In addition, there’s a new review up over on Amazon. Here’s how it starts:
A good story, and an excellent first novel.
This kept me interested until it was finally done.
For a first novel it was very good.
There were a couple of awkward sentences I had to re-read, but most books have that.
The plot was good, and different.
I am a bit amused that some people focus in on the “first novel” thing, and sometimes it seems that they feel like they can’t give a 5-star rating just on that basis. But perhaps they’re just trying to be nice in comments. If you have a chance, and haven’t yet done so, please consider posting your own review on Amazon (or elsewhere). Thanks!
There have been a couple of fairly scary pandemic stories in the news lately. One which has gotten a lot of attention is the Ebola outbreak, and how it has spread more than previous outbreaks. One which is even more frightening (to me) is word of an accidental anthrax exposure which went undetected for upwards of a week at a major supposedly secure research lab, the CDC bioterrorism facility in Atlanta. From one article:
Unfortunately, such scenarios are very real threats to not just lab workers but to the general population should a deadly contagion escape undetected the same way the CDC anthrax exposure remained undetected for possibly an entire week. That much time lapse for a deadly viral infection could prove devastating to the world population.
As it turns out, I am right at the point in St Cybi’s Well when first reports of the fireflu outbreak has hit the news. At first it is thought to be a Sarin gas attack at Hartsfield–Jackson International Airport in Atlanta. From the book:
“Jay, I’m here at the Georgia International Convention Center, just west of the airport. Authorities have turned this into something of a command center for the developing crisis, since they have put the entire airport terminal on lock-down.” She was reporting from a large, open room.

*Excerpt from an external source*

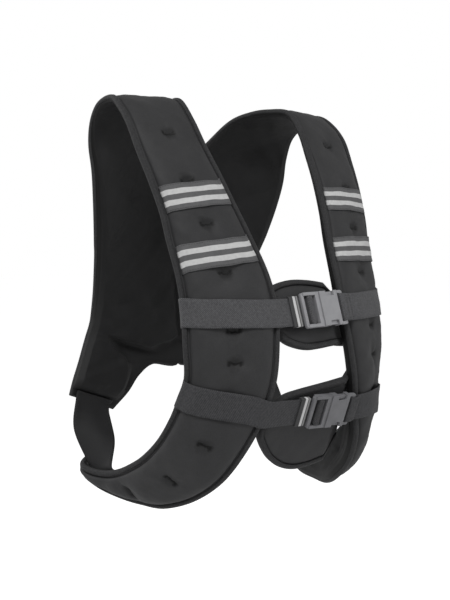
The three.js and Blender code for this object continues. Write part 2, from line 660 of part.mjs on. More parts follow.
function socketSolid() {
  const thick = BUCKLE_THICKNESS / 2;
  const pocket = PRONG_THICKNESS / 2 + CLEARANCE;
  const pocketSide = LATCH_WIDTH + PRONG_WIDTH + CLEARANCE;
  let solid = plate(MOUTH, endSlot.from, -SIDE, SIDE, -thick, thick);
  solid = solid.add(plate(endSlot.from - 1, HALF_BUCKLE, -SIDE, SIDE, BAR_LOW, BAR_HIGH, BUCKLE_CORNER));
  solid = solid.subtract(plate(MOUTH - 1, notch.to - 0.5, -pocketSide, pocketSide, -pocket, pocket));
  const inner = SIDE - RAIL;
  solid = solid.subtract(plate(endSlot.from, endSlot.to, -inner, inner, -THROUGH, THROUGH));
  for (const sign of [-1, 1]) {
    const [low, high] = [sign * (SIDE - NOTCH_DEPTH), sign * (SIDE + 1)].sort((p, q) => p - q);
    solid = solid.subtract(plate(notch.from, notch.to, low, high, -THROUGH, THROUGH));
  }
  return solid;
}

// Path of a webbing end in its buckle's frame: place along the buckle and height above its middle
const BEHIND = BAR_LOW - WEBBING_THICKNESS / 2 - CLEARANCE;
const ABOVE = BAR_HIGH + WEBBING_THICKNESS / 2 + CLEARANCE;
const keeperEnd = -HALF_BUCKLE - KEEPER_DISTANCE;
const ladderMiddle = -HALF_BUCKLE + LADDER_BAR + SLOT_WIDTH + LADDER_BAR / 2;
const RISE = LADDER_BAR / 2 + CLEARANCE + WEBBING_THICKNESS / 2;
const plugPath = [
  { l: keeperEnd - KEEPER_WIDTH - KEEPER_LEAD, h: BEHIND },
  { l: keeperEnd, h: BEHIND },
  { l: ladderMiddle - RISE - WEBBING_TURN, h: BEHIND },
  { l: ladderMiddle - RISE, h: BEHIND + WEBBING_TURN },
  { l: ladderMiddle - RISE, h: ABOVE - WEBBING_TURN },
  { l: ladderMiddle - RISE + WEBBING_TURN, h: ABOVE },
  { l: ladderMiddle + RISE - WEBBING_TURN, h: ABOVE },
  { l: ladderMiddle + RISE, h: ABOVE - WEBBING_TURN },
  { l: ladderMiddle + RISE, h: BEHIND },
];
const endBar = HALF_BUCKLE - LADDER_BAR / 2;
const socketPath = [
  { l: HALF_BUCKLE + 1, h: BEHIND },
  { l: endBar - RISE + WEBBING_TURN, h: BEHIND },
  { l: endBar - RISE, h: BEHIND + WEBBING_TURN },
  { l: endBar - RISE, h: ABOVE - WEBBING_TURN },
  { l: endBar - RISE + WEBBING_TURN, h: ABOVE },
  { l: HALF_BUCKLE + 1, h: ABOVE },
  { l: HALF_BUCKLE + LAP_LENGTH, h: WEBBING_THICKNESS + 3 * CLEARANCE },
];

function inFrame(frame, l, w, h) {
  return frame.origin
    .clone()
    .addScaledVector(frame.length, l)
    .addScaledVector(frame.width, w)
    .addScaledVector(frame.out, h);
}

// Rings of a ribbon along a path in the buckle's frame. towards is 1 where the path runs to the
// wearer's left and -1 where it runs to the right, and keeps the ribbon's top on the same side.
function ribbonRings(path, frame, towards) {
  return path.map((spot, n) => {
    const before = path[Math.max(0, n - 1)];
    const after = path[Math.min(path.length - 1, n + 1)];
    const [dl, dh] = [after.l - before.l, after.h - before.h];
    const size = Math.hypot(dl, dh) * towards;
    const half = WEBBING_THICKNESS / 2;
    const [al, ah] = [(-dh / size) * half, (dl / size) * half];
    const side = WEBBING_WIDTH / 2;
    const low = [-side, 0, side].map((w) => inFrame(frame, spot.l - al, w, spot.h - ah));
    const high = [side, 0, -side].map((w) => inFrame(frame, spot.l + al, w, spot.h + ah));
    return [...low, ...high];
  });
}

// The webbing's sewn end: it turns round the armhole rim and lies against the padding's side wall
function wrapRings(centreDrop, armDrop) {
  const j = STATION_COUNT - 1;
  const [ring] = stripRings(centreDrop, armDrop, WEBBING_WIDTH, WEBBING_THICKNESS, [j]);
  const k = sectionAtDrop(j, armDrop);
  const entry = outlineEntry(Math.round(k), "o");
  const outward = entry.inward.clone().negate();
  const reach = BINDING_OVERHANG + CLEARANCE;
  const top = BINDING_SEAT + BINDING_THICKNESS;
  return [-WRAP_DEPTH, top].map((height) => {
    const drop = height - top - STRIP_LIFT;
    const low = ring
      .slice(0, 3)
      .map((point) => point.clone().addScaledVector(entry.normal, drop).addScaledVector(outward, reach));
    const high = low.map((p) => p.clone().addScaledVector(outward, WEBBING_THICKNESS)).reverse();
    return [...low, ...high];
  });
}

const FREE_STATIONS = [10, 8, 7, 6, 5, 4, 3, 0];
const ringMiddle = (ring) => ring[1].clone().add(ring[4]).multiplyScalar(0.5);
const turn = new THREE.Matrix4();
for (const level of WEBBINGS) {
  const drops = level.drops;
  const over = (centre, arm) => stripRings(centre, arm, WEBBING_WIDTH, WEBBING_THICKNESS, FREE_STATIONS);
  const left = [...wrapRings(drops.leftCentre, drops.leftArm), ...over(drops.leftCentre, drops.leftArm)];
  const right = [...wrapRings(drops.rightCentre, drops.rightArm), ...over(drops.rightCentre, drops.rightArm)];
  const rightRun = mirrorRings(right);
  const [from, to] = [ringMiddle(rightRun[rightRun.length - 1]), ringMiddle(left[left.length - 1])];
  const along = to.clone().sub(from).normalize();
  const lean = THREE.MathUtils.degToRad(level.buckle.lean);
  const upright = new THREE.Vector3(0, Math.sin(lean), Math.cos(lean));
  const out = along.clone().cross(upright).normalize();
  const frame = { length: along, width: out.clone().cross(along), out };
  frame.origin = from.clone().addScaledVector(along, (level.buckle.offset * HALF_WIDTH - from.x) / along.x);
  level.frame = frame;
  level.rightRim = from;
  level.leftRim = to;
  const place = turn.clone().makeBasis(frame.length, frame.width, frame.out).setPosition(frame.origin);
  addPiece(`${level.name}_right_webbing`, loft([...rightRun, ...ribbonRings(plugPath, frame, 1)]), WEBBING);
  addPiece(`${level.name}_left_webbing`, loft([...left, ...ribbonRings(socketPath, frame, -1)]), WEBBING);
  addPiece(`${level.name}_buckle_plug`, geometryOf(plugSolid()).applyMatrix4(place), PLASTIC);
  addPiece(`${level.name}_buckle_socket`, geometryOf(socketSolid()).applyMatrix4(place), PLASTIC);
  const side = WEBBING_WIDTH / 2 + CLEARANCE;
  const room = WEBBING_THICKNESS / 2 + CLEARANCE;
  const [low, high] = [BEHIND - room, BEHIND + room];
  const wall = KEEPER_WALL;
  const loop = plate(keeperEnd - KEEPER_WIDTH, keeperEnd, -side - wall, side + wall, low - wall, high + wall)
    .subtract(plate(keeperEnd - KEEPER_WIDTH - 1, keeperEnd + 1, -side, side, low, high));
  addPiece(`${level.name}_keeper`, geometryOf(loop).applyMatrix4(place), WEBBING);
}

// Buckle flaps: they hang from the left chest panel's inner face, behind the buckles
const RIM_HEIGHT = STRIP_LIFT + WEBBING_THICKNESS / 2 + BINDING_SEAT + BINDING_THICKNESS;
const INNER_DEPTH = (PAD_THICKNESS - FLANGE_THICKNESS) * (1 - OUTER_PAD_SHARE);
const FLAP_FACE = -(RIM_HEIGHT + FLANGE_THICKNESS / 2 + SIDE_WALL_SHARE * INNER_DEPTH + 2 * CLEARANCE);
for (const level of WEBBINGS) {
  const rows = FLAPS[level.name].map((row) => row.map((share) => share * BUCKLE_LENGTH));
  const rimAlong = (point) => point.clone().sub(level.frame.origin).dot(level.frame.length);
  const bendLeft = rimAlong(level.leftRim) - FLAP_BEND[`${level.name}Left`];
  const bendRight = rimAlong(level.rightRim) + FLAP_BEND.right;
  const face = (l) => FLAP_FACE - FLAP_BEND.slope * Math.max(0, l - bendLeft, bendRight - l);
  const at = (l, w, h) => inFrame(level.frame, l, w, h);
  const pad = rows.map(([l, low, high], n) => {
    const inset = BINDING_OVERHANG;
    const shift = n === 0 ? inset : 0;
    const [a, b] = [low + inset, high - inset];
    const middle = (a + b) / 2;
    const crown = n < 2 ? 0 : FLAP_CROWN;
    const top = face(l);
    const back = top - FLAP_THICKNESS;
    return [
      at(l + shift, a, back),
      at(l + shift, middle, back),
      at(l + shift, b, back),
      at(l + shift, b, top),
      at(l + shift, middle, top + crown),
      at(l + shift, a, top),
    ];
  });
  addPiece(`${level.name}_flap`, loft(pad), NEOPRENE);
  const edge = [...rows.map(([l, , high]) => [l, high]).reverse(), ...rows.map(([l, low]) => [l, low])];
  const binding = edge.map(([l, w], n) => {
    const before = edge[Math.max(0, n - 1)];
    const after = edge[Math.min(edge.length - 1, n + 1)];
    const [dl, dw] = [after[0] - before[0], after[1] - before[1]];
    const size = Math.hypot(dl, dw);
    const [il, iw] = [(-dw / size) * FLAP_BINDING_WIDTH, (dl / size) * FLAP_BINDING_WIDTH];
    const seat = face(l) + FLAP_SEAT;
    const inner = face(l + il) + FLAP_SEAT;
    return [
      at(l, w, seat + RIM_SHARE * FLAP_BINDING_THICKNESS),
      at(l + il, w + iw, inner + FLAP_BINDING_THICKNESS),
      at(l + il, w + iw, inner),
      at(l, w, seat),
    ];
  });
  addPiece(`${level.name}_flap_binding`, loft(binding), BINDING);
}

// Flat side straps from the end of each wing to the tail of the chest panel. A strap makes a quarter
// turn on the way, so that the face towards the wearer at the wing is the outer one at the tail.
function strapRing(points, normals) {
  const half = SIDE_STRAP_THICKNESS / 2;
  const face = points.map((point, n) => point.clone().addScaledVector(normals[n], half));
  const back = points.map((point, n) => point.clone().addScaledVector(normals[n], -half)).reverse();
  return [...face, ...back];
}

function innerPoint(row, j) {
  const k = sectionRows.findIndex((r) => r > row) - 1;
  const f = (row - sectionRows[k]) / (sectionRows[k + 1] - sectionRows[k]);
  return innerSkin[k][j].clone().lerp(innerSkin[k + 1][j], f);
}

const STRAP_SEAT = CLEARANCE + SIDE_STRAP_THICKNESS / 2;
const TAIL_SEAT = STRAP_SEAT + 3 * CLEARANCE;
const wingStations = [9, 5, 1];
function wingRing(share) {
  const [end, before] = [lastSection, lastSection - 1];
  const normals = wingStations.map((j) => surfaceNormal(LAST_ROW, j / (STATION_COUNT - 1)));
  const points = wingStations.map((j, n) =>
    innerSkin[end][j].clone().lerp(innerSkin[before][j], share).addScaledVector(normals[n], -STRAP_SEAT),
  );
  return { points, normals: normals.map((normal) => normal.negate()) };
}

function tailRing(share) {
  const normals = STRAP_TAIL_ROWS.map((row) => surfaceNormal(row, 0.7));
  const points = STRAP_TAIL_ROWS.map((row, n) =>
    innerPoint(row, 9).lerp(innerPoint(row, 6), share).addScaledVector(normals[n], -TAIL_SEAT),
  );
  return { points, normals };
}

function sharePoint([x, y, down]) {
  return new THREE.Vector3(x * HALF_WIDTH, y * BODY_DEPTH, CREST_HEIGHT - down * VEST_HEIGHT);
}

const strapTop = [wingRing(0.8), wingRing(-0.4)];
const strapLow = [tailRing(-1.1), tailRing(0), tailRing(0.7)];
const strapMid = [sharePoint(STRAP_MIDDLE.outer), sharePoint(STRAP_MIDDLE.inner)];
strapMid.splice(1, 0, strapMid[0].clone().lerp(strapMid[1], 0.5));
const midNormals = strapTop[1].normals.map((n, i) => n.clone().add(strapLow[0].normals[i]).normalize());
const strapRings = [...strapTop, { points: strapMid, normals: midNormals }, ...strapLow]
  .map(({ points, normals }) => strapRing(points, normals));
addPiece("left_side_strap", loft(strapRings), FLAT_NEOPRENE);
addPiece("right_side_strap", loft(mirrorRings(strapRings)), FLAT_NEOPRENE);

export default vest;
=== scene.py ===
import bpy
import bmesh
import math
import numpy as np
from mathutils import Matrix, Vector


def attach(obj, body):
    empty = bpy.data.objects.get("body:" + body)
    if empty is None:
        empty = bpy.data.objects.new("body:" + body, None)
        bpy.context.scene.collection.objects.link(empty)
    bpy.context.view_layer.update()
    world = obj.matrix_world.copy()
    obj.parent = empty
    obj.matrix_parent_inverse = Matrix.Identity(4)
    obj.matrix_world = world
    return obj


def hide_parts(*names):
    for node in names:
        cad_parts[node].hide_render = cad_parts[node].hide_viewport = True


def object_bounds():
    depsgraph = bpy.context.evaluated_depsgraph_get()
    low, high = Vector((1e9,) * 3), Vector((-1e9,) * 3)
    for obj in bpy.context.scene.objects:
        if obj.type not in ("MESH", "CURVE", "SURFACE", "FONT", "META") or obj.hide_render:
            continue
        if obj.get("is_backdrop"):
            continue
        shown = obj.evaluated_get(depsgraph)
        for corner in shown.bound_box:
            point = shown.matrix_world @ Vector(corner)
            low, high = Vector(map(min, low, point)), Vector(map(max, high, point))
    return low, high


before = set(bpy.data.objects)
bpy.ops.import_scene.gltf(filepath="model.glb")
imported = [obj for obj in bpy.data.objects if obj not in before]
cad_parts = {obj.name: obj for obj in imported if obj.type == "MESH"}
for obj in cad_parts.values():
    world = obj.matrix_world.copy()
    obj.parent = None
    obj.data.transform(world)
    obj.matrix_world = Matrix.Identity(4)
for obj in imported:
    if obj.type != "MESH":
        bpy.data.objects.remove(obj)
cad_low, cad_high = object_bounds()

# Padded body
# The harness is one shell of 2 mm neoprene over foam and small bags of iron sand: chest panels with
# tails, shoulders and a closed back with wings. It is sewn flat round its edge, where the binding
# goes, and pinched through at tufts that keep the filling in place.
VEST_HEIGHT = 455.0
HALF_WIDTH = 160.0
BODY_DEPTH = 160.0
CREST_HEIGHT = 18.0
PAD_THICKNESS = 20.0
OUTER_SHARE = 0.4
PAD_CROWN = 2.0
FLANGE_THICKNESS = 3.2
ROLL_WIDTH = 15.0
SIDE_WALL_SHARE = 0.6
BINDING_OVERHANG = 0.8
FLANGE_WIDTH = 5.9
ROLL_START = 0.3
END_FLAT = 9.65
NECK_ROW = 27
HEM_ROW = 32
LAST_ROW = 37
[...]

In the background there was a stage and podium, where a small knot of government officials were standing and taking turns addressing the crowd of reporters and film crews down on the floor in front of them. “As you can imagine, the situation here is very confused at present, with conflicting reports coming from the airport itself about how many people have been injured in the attack, when it likely happened, how it was detected, and what steps are being taken to protect the public. What is certain is that while this airport – one of the busiest in the world – always has a number of arriving and departing flights, that the attack came sometime late at night has meant that the number of victims is much smaller than it could have been. We’re due to receive an update on the situation at 3:00 AM local time, which is in about an hour and fifteen minutes. Back to you.”
Serendipity. Scary, scary serendipity.
Edited to add this tasty tidbit of news which broke just in the last hour:
Scientists cleaning out an old laboratory on the National Institutes of Health campus in Bethesda, Md., last week came across a startling discovery: Vials labeled “variola” – in other words, smallpox.
* * *
In a statement Tuesday, the agency said scientists did indeed find smallpox DNA in the vials. Scientists are now testing the sample to see whether any of the is still capable of causing disease. That testing will take two weeks.
The laboratory on the NIH campus had been transferred to the Food and Drug Administration in 1972. It was being cleaned out as the FDA was preparing to move that lab to its main campus.